Midorikawa and Sweeney affix a quote from Northanger Abbey as an epigraph to this chapter: “The men think us incapable of real friendship, you know, and I am determined to show them the difference.” A Secret Sisterhood proves to be a fascinating window into the little known relationships of Austen and the other women writers profiled, offering the intriguing suggestion that friendship was key to these women creators.

The Making of Jane Austen

If you’re up for a meaty read, check out The Making of Jane Austen by Arizona State University English professor Devoney Looser. In this scholarly book, Looser takes us on a grand tour of Jane-dom, exploring how our image of Austen and her novels has been shaped by the arts, by politics, and by the classrooms where many readers have their first encounter with her.

We learn that Henry James considered the illustrated Austen books of his time to be trashy and commercialized and the author, over-exposed; we read about how Austen has been adopted as a mascot by diverse political combatants, from the women’s suffrage movement to G.K. Chesterton, who opposed women’s suffrage. Looser convincingly demonstrates that as Pride and Prejudice moved onto stages and screens in the twentieth century, the focus shifted from Elizabeth Bennet’s experiences and self discoveries, to Darcy’s passion for her and his battle to win her over. Thus, in Colin Firth’s portrayal, Darcy famously jumps into a lake to cool himself off after getting worked up over Elizabeth. It’s safe to say that Austen would have been rendered speechless by that scene.

The Making of Jane Austen does suffer somewhat from the common academic preoccupation with straining to find sexual dimensions in Austen where none exist (more on that later). But it’s still a useful read, especially for Austen fans who worry that she might be becoming too “basic” a part of twenty-first century women’s pop culture. This book makes clear that if Austen was going to jump the shark, she would have done so a hundred years ago.

What Matters in Jane Austen?

Best of all, however, is What Matters in Jane Austen? Twenty Crucial Puzzles Solved by John Mullan, an Austen expert and U.K.-based English professor. Mullan reveals that Austen’s novels are not just skillfully plotted, romantic, and archly satirical, they are also intricate artistic machines. Austen built her novels like cathedrals, in which every detail is selected with care, a process that required the constant focus of a genius.

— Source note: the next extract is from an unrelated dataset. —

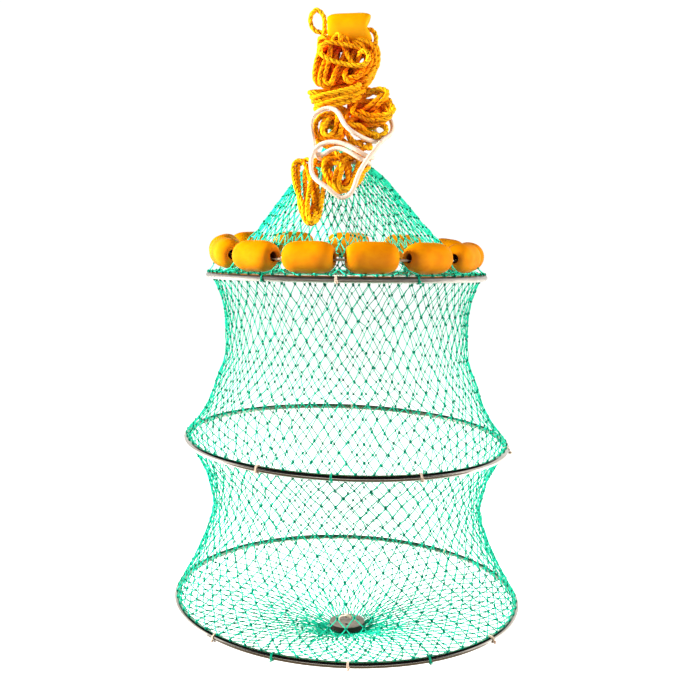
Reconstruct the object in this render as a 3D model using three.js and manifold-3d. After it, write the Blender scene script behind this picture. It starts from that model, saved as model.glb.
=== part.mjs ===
// Collapsible live bait cage for anglers: a tube of green knotted netting held open by three steel
// hoops, floated by a ring of foam barrels, weighted by a steel disc, and hung by its own hank of rope.
// Millimetres, +Z up, front towards -Y. The origin is the point by which the cage is held up.
import * as THREE from 'three';
import Module from 'manifold-3d';
import { ParametricGeometry } from 'three/addons/geometries/ParametricGeometry.js';
import { mergeVertices } from 'three/addons/utils/BufferGeometryUtils.js';

const wasm = await Module();
wasm.setup();

// Driving dimensions. Levels are heights above the middle of the top hoop.
const seat = 0.3; // clearance left between pieces that touch
const netThickness = 1.2; // a double layer of knotted twine
const rodDiameter = 6;
const hoops = {
  top: { radius: 135, level: 0 },
  middle: { radius: 159.5, level: -162 },
  bottom: { radius: 172, level: -323 },
};
const hoopColumns = 40;
const rodSides = 8;

const floatAngles = [-68.5, -41, -15, 10.3, 36.8, 62.5, 90, 118, 147.5, 180, 209, 240, 266]; // from the front
const floatSize = { length: 46, diameter: 28, bore: 7, endDiameter: 12 };
const floatLine = { diameter: 2.5, cornerRadius: 124.5, level: 16.5 };

const handle = { length: 43, diameter: 30, bore: 9, mouth: 22, level: 236.5, offset: 3, tilt: 2 };
const weight = { diameter: 36, thickness: 6, holeDiameter: 4.5, holeCircle: 18, topLevel: -356 };
const ropeDiameter = 4.8;
const tieDiameter = 4.2;
const weightTieDiameter = 1.8;
const hangLevel = handle.level + handle.diameter / 2; // the top of the handle float

// How the hanging cage leans: roll lowers the right side, nod lowers the front, drift moves sideways, and
// ride is the share of the collar's lift that reaches this level.
const leans = [
  { level: 141, roll: 0, nod: 0, drift: -13, ride: 0 },
  { level: 99, roll: 0, nod: 0, drift: -6.5, ride: 0 },
  { level: 35, roll: 0.7, nod: -0.7, drift: -0.8, ride: 1 },
  { level: 11, roll: 0.7, nod: -0.7, drift: -0.25, ride: 1 },
  { level: 4.4, roll: 0.7, nod: -0.7, drift: -0.1, ride: 0 },
  { level: 0, roll: 0.7, nod: -0.7, drift: 0, ride: 0 },
  { level: -162, roll: 2.3, nod: 0.7, drift: 0, ride: 0 },
  { level: -323, roll: 2.0, nod: -0.3, drift: 0, ride: 0 },
  { level: -380, roll: 0, nod: 0, drift: 0, ride: 0 },
];

// How far the collar rides up at each gap between floats, from the one before the first float.
const collarLift = [5, 1, 0, 0, 0, 0, 1, 3.5, 9.5, 13.5, 13.5, 13, 10];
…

For example, in a chapter entitled “What Do the Characters Call Each Other?,” Mullen dives deep into how Austen consistently uses first names, surnames, and nicknames to tell us important information about her characters. She chooses unassuming Anglo-Saxon monikers for her heroines—Elizabeth, Fanny, Anne. She uses imported names with flair like Julia, Maria, Louisa, and Lydia, to denote women with weak personalities. The ultra-romantic Marianne’s name, an outlandishly French selection that stretches out on the page, contrasts as starkly as the character’s personality with her stoic and very English sister Elinor—whose moniker is spelled to be as short as possible.

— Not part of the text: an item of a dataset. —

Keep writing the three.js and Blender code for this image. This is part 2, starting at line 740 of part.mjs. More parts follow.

Elsewhere, Mullen helps unravel the tricky topic of how much income Austen’s characters would really have needed to live comfortably in Regency England and the baffling fact that every character seems to know exactly how much money the others have. Armed with Mullen’s insights, when Mr. Collins asks which of the Bennet sisters he should compliment for cooking a delicious dinner—implying they are too poor to afford a cook—the reader can feel the insult the way Austen’s original audience (and Mrs. Bennet!) would have, instead of feeling vaguely that Elizabeth and Jane Bennet resemble McMansion-dwellers in Beverly Hills who don’t know how to use a microwave.

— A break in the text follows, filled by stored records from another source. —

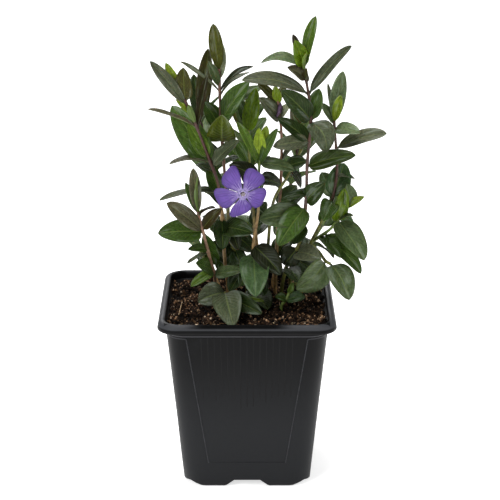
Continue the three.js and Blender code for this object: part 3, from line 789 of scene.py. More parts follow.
soil = {
    "top": 89.2, "half": 41.3, "cells": 150, "inset": 1.5, "seed": 11,
    "lumps": 0.8, "grain": 1.3, "grainScale": 0.34, "pits": 1.6, "pitScale": 0.62,
    # the height that gives each ring under the surface its width, and its own height
    "sideRings": [(87, 87.4), (5.5, 5.5)],
    "bedTone": rgb(46, 32, 23),
    "crumbs": 6800, "crumbSize": (0.24, 1.05), "crumbCurve": 2.4, "crumbStretch": (0.6, 1.2),
    "crumbLift": 0.25, "crumbMargin": 1.2, "lumpiness": (0.75, 1.2),
    "crumbTones": [
        rgb(11, 8, 6), rgb(42, 30, 21), rgb(84, 61, 43),
        rgb(142, 108, 80), rgb(188, 152, 120), rgb(224, 200, 172),
    ],
    "crumbShares": [23, 25, 23, 15, 9, 5],
    "chips": 260, "chipLength": (0.8, 2.4), "chipWidth": (0.3, 0.6), "chipThickness": (0.12, 0.3),
    "chipLift": 0.3, "chipMargin": 3, "chipShares": [0, 4, 4, 3, 3, 2],
    "threadGap": 1, "threadSides": 6,
    "threads": [
        # the points it passes, its girth and its tone
        ([(-34, -3, 92), (-34.5, -11, 91.6), (-35.2, -19, 90.4)], 0.22, rgb(150, 122, 84)),
        ([(30, 34, 90.5), (35, 30, 92.4), (39, 22, 91.5), (40, 18, 90)], 0.16, rgb(176, 156, 122)),
        ([(-14, -30, 90.2), (-9, -33, 91), (-4, -32, 90.2)], 0.18, rgb(120, 90, 60)),
        ([(24, -34, 90.2), (29, -30, 91), (35, -31, 90.2)], 0.16, rgb(110, 84, 58)),
        ([(-30, 30, 90.4), (-24, 33, 91.2), (-17, 31, 90.2)], 0.2, rgb(130, 100, 66)),
    ],
    # where the one pale crumb lies, its size and its tone
    "paleCrumb": ((13.7, -28.5), (1.3, 0.9, 0.8), rgb(196, 176, 140)), "paleLift": 0.6,
}


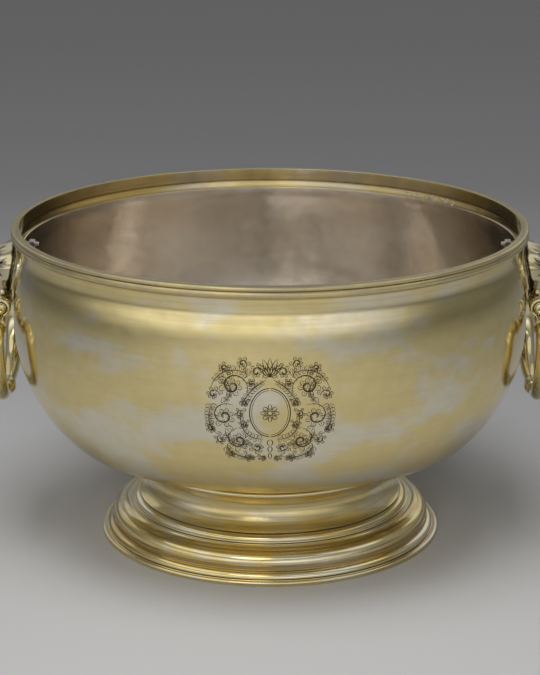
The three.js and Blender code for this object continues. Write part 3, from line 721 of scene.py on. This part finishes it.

What Matters is most refreshing when it turns to the topic of sex. Mullen calls out the pop culture re-visionaries and academics, who relentlessly search for sex in places where Austen didn’t put any. Extramarital and premarital relationships are often keys to the plot in Austenland, but the author didn’t contemplate such activities for her heroines. And she ends her books with the wedding day, not the wedding night. Sex for Austen was a fact, but not a main focus, a reality that modern takes on her work often fail to appreciate.

Beyond sexual controversy, from the role of the weather to the broader meaning of how characters propose marriage, Mullen’s work is a tour de force that provides even the most dedicated Austen fan with more to think about. Don’t watch Sanditon or re-read your favorite novel, without picking up What Matters In Jane Austen? first.